◆ AIM ◆
Select each line where the word "body" appears.

★ ★ ★ ★ ★

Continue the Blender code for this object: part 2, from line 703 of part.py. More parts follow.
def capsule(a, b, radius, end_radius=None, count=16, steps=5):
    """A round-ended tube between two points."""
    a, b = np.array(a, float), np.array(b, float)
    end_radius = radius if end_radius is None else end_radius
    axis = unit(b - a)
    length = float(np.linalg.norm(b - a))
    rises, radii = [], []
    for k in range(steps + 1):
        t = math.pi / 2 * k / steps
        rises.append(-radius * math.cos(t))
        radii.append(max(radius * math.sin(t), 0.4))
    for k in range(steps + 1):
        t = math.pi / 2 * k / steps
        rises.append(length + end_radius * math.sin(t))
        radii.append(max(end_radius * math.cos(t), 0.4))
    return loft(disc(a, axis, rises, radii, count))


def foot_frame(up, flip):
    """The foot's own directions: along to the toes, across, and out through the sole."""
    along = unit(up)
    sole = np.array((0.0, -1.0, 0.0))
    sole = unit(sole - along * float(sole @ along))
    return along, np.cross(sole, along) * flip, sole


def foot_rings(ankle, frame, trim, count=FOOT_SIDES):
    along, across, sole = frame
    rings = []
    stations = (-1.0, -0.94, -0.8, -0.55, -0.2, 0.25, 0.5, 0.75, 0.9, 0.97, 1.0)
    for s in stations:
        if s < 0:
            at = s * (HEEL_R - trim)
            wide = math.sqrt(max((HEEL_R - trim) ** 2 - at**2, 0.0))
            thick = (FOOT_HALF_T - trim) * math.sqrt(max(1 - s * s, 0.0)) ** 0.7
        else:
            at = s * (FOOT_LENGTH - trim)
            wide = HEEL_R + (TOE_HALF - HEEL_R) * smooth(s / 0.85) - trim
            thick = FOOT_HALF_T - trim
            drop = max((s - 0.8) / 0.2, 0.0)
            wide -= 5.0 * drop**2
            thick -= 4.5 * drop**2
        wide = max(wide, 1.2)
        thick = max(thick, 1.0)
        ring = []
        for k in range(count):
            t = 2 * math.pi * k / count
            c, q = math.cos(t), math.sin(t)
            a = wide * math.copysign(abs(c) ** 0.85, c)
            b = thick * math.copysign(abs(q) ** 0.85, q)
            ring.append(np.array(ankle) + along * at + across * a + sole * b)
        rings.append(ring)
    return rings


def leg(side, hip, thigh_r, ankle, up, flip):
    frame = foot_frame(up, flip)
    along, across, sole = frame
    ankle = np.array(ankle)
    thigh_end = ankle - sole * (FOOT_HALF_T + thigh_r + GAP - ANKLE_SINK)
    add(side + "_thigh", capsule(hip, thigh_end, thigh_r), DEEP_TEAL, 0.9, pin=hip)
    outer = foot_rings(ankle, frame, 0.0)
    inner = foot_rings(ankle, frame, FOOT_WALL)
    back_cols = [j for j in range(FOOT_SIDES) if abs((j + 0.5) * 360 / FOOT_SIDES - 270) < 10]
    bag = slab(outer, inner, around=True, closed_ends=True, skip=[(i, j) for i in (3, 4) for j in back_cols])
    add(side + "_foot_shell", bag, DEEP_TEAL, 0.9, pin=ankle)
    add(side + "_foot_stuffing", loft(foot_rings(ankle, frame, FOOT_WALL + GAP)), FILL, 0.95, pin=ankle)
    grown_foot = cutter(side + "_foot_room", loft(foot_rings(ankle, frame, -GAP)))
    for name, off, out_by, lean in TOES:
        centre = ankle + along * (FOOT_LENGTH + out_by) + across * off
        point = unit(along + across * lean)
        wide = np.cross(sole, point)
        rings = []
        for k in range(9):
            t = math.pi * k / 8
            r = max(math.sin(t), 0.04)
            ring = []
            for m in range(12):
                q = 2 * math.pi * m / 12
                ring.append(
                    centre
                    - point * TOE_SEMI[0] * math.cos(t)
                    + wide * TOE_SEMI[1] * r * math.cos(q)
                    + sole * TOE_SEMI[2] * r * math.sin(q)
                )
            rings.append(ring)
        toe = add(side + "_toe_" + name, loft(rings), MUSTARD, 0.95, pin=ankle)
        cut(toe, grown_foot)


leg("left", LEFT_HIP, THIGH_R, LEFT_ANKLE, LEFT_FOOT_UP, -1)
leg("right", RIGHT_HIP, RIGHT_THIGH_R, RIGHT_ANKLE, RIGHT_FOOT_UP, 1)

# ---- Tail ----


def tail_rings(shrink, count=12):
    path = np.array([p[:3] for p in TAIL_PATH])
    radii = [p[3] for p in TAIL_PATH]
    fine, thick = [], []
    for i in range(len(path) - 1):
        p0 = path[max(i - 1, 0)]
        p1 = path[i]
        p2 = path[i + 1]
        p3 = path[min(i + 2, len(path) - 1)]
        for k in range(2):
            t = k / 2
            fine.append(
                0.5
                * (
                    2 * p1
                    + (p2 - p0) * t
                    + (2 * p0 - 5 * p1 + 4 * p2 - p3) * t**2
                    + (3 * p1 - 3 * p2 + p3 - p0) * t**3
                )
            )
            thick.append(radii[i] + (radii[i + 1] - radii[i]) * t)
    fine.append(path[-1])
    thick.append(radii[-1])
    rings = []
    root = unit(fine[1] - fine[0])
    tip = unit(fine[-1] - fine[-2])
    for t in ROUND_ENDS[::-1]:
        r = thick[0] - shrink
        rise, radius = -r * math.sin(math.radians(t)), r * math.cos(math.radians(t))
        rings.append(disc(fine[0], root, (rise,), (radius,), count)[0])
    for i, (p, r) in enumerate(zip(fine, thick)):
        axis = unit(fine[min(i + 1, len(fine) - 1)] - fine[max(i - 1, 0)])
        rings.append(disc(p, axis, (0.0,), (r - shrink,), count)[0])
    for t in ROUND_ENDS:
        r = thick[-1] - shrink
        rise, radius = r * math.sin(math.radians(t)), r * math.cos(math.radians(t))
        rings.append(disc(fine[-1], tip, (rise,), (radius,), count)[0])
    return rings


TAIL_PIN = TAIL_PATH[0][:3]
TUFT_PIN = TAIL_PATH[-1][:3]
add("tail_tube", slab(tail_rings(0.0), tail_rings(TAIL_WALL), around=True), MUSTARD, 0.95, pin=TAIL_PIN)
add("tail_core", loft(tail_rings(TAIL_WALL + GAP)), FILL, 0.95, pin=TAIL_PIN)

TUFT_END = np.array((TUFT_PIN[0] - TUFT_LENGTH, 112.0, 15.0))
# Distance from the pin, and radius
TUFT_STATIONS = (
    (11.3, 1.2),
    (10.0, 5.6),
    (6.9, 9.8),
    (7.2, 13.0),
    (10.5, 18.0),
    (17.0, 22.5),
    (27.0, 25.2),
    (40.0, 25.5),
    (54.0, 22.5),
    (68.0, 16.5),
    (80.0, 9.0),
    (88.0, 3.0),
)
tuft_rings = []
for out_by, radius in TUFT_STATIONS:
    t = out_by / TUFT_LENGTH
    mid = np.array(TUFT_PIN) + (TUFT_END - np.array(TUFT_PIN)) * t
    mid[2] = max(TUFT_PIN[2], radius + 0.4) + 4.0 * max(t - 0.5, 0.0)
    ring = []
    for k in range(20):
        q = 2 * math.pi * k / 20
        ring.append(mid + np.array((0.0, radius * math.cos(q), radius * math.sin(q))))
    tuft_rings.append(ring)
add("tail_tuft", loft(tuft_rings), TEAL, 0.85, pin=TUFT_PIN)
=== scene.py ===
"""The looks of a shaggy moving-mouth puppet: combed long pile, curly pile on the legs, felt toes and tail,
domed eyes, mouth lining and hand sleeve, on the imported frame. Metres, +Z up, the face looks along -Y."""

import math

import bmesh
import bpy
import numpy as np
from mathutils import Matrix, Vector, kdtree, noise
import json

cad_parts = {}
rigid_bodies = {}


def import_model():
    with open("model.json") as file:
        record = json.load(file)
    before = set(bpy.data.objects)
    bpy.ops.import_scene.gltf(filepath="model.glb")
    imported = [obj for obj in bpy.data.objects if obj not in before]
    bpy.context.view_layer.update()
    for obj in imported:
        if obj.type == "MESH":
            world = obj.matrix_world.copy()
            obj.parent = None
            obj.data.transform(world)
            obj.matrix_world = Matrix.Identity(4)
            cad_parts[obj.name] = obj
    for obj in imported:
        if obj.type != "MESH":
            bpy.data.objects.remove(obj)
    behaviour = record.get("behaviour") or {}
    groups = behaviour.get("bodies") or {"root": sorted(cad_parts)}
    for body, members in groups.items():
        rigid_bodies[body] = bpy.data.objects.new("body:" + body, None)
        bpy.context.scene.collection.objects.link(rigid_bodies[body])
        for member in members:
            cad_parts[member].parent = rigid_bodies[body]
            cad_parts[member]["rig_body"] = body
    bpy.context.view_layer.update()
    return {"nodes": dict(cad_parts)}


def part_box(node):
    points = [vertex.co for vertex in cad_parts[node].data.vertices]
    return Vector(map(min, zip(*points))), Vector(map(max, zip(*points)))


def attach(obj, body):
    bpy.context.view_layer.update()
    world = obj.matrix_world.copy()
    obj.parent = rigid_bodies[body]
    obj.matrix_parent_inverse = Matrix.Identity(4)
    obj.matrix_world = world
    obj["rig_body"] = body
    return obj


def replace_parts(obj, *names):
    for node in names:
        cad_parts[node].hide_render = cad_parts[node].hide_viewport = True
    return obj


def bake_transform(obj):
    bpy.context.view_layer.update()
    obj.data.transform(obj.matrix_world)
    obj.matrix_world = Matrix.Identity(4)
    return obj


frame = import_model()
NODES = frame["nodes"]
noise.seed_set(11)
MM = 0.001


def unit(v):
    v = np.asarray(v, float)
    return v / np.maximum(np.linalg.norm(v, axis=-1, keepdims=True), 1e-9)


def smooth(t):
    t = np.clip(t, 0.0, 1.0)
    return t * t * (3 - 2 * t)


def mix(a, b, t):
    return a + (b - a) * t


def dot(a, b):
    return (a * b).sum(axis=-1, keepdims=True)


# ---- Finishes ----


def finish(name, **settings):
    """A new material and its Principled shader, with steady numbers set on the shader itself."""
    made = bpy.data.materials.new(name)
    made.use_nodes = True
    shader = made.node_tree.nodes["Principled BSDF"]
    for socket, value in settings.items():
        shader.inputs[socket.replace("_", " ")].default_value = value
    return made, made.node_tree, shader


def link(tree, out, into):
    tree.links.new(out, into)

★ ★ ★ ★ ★

◆ THE REPLY ◆
    for body, members in groups.items():
        rigid_bodies[body] = bpy.data.objects.new("body:" + body, None)
        bpy.context.scene.collection.objects.link(rigid_bodies[body])
            cad_parts[member].parent = rigid_bodies[body]
            cad_parts[member]["rig_body"] = body
def attach(obj, body):
    obj.parent = rigid_bodies[body]
    obj["rig_body"] = body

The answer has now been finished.